The World Goes Pop

The World Goes Pop. (New Haven, CT: Yale University Press, 2015. 272 pp.).

When considering pop art, many scholars choose to focus on the movement’s influence in the United States and Europe; however, The World Goes Pop explores beyond these Eurocentric notions. The book offers a collection of essays written by multiple artists with the intention of analyzing pop in Eastern Europe, Latin America, Asia and the Middle East. When writing these essays, the artists consider pop in the context of geography, culture and customs. Looking at the movement from a more global perspective allows the authors to compare and contrast themes in American and British pop art with those of the aforementioned “underdeveloped” countries. These themes range from commercialism, feminism, revolution and protest. Overall, The World Goes Pop succeeds in its ambitious rewriting of a Western-dominated narrative.

The book begins with an introductory essay written by Jessica Morgan which provides the reader with a basic understanding of the pop movement and its evolution. In her synopsis of pop art, Morgan asserts, “[T]he image or text, icon or logo denotes a real object but also stands as a simultaneous representation of a code”(15). She then writes, “Whether the code was complicit or critical has been the story of pop art’s reception and, in particular, that of its first generation of US-based artists” (15). Morgan acknowledges pop art’s American roots while also setting the stage for further exploration into international pop by explaining that this question of “the code” means different things in different contexts. For example, the movement’s commercial success and gallery-driven marketing limited the parameters of pop and oftentimes excluded female artists in the US. Because the pop style is a reaction to international commercial media, rather than specifically American enterprise, pop was able to expand globally, yet developed in relative isolation. Morgan calls upon readers to pay attention to pop’s global context and ends her essay by stating, “…pop’s varied past, particularly outside of Western canon, needs to be reassessed and its meaning as an agitator and disassembler recognized” (27).

The essays following Morgan’s examine pop art in the context of specific countries and themes. In David Crowley’s essay, “Pop Effects in Eastern Europe under Communist Rule,” explores the phenomenon of pop art’s spread in Eastern Europe during the Cold War. Crowley notes that a number of Soviet critics objected to pop art and associated it with the “decadence” of the West (29). These commentators also feared mass culture and its effects on the Soviet Union. Although many Soviets opposed pop art, the works of artists such as Andy Warhol and Robert Rauschenberg were fairly recognizable because of their reproduction in books and magazines. Occasionally, Easter Europeans had the opportunity to view these works first hand in touring shows facilitated by the United States. A specific artist mentioned by Crowley is Hungarian painter László Lakner, who was influenced by the works of Rauschenberg. Lakner experimented with doubling and fragmenting photographs in the 1960s and 70s. Eastern European confrontation of consumerism led to a heightened importance of ordinary Western goods, such as cosmetics and records, and triggered “fantasies about capitalist civilization” (33). In the context of the US and Britain, pop art had “critical and anti-authoritarian potential,” (37) yet in the Soviet Union, these works had the power to turn commercial goods into a matter of “fantasy and frustration” (33).

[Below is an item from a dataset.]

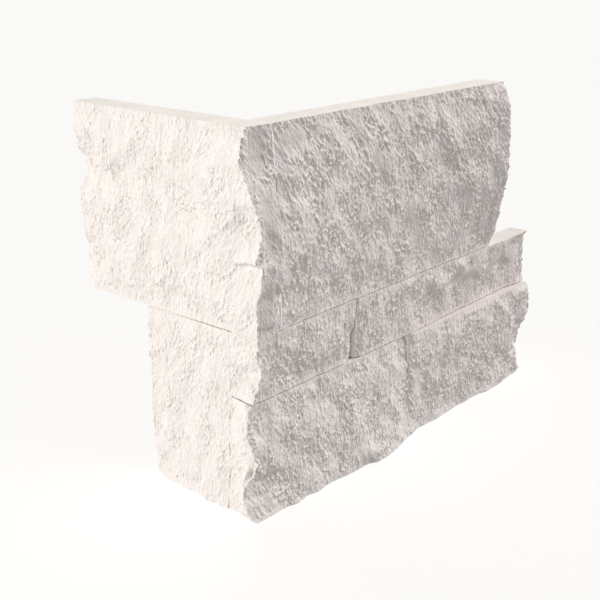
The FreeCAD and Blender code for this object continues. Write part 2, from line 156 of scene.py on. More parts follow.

In the final essay of the book, titled Children of Marx and Coca-Cola: Pop in a Divided World, writer Sarah Wilson succinctly describes the movements many facets when considering both the “apex and turning point” of international pop following the 1967 Summer of Love. While the movement championed American consumerism, it also lauded Communism, Marxism and Maoism. Depending on the context, pop art could be decidedly anti-American. Wilson also questions why women in the pop movement seemed to receive such little recognition and attributes it to the military background of “hard” pop (119). Many artists such as Lichtenstein and Wassermann had done time in the army and whether this was an actual contribution to gender inequality, it certainly emphasizes pop’s political background. Wilson’s theory is certainly interesting and altogether each contributor provides a fairly thorough understanding of pop art and its socioeconomic subtleties. Regime changes, wars, and feminism all affected and contributed to pop art on a global scale and these authors do not shy away from describing the unheard voices of the movement. Because pop is so oftentimes associated with capitalist America and Europe, it is refreshing to read such a broad account of an art movement that spread across the world.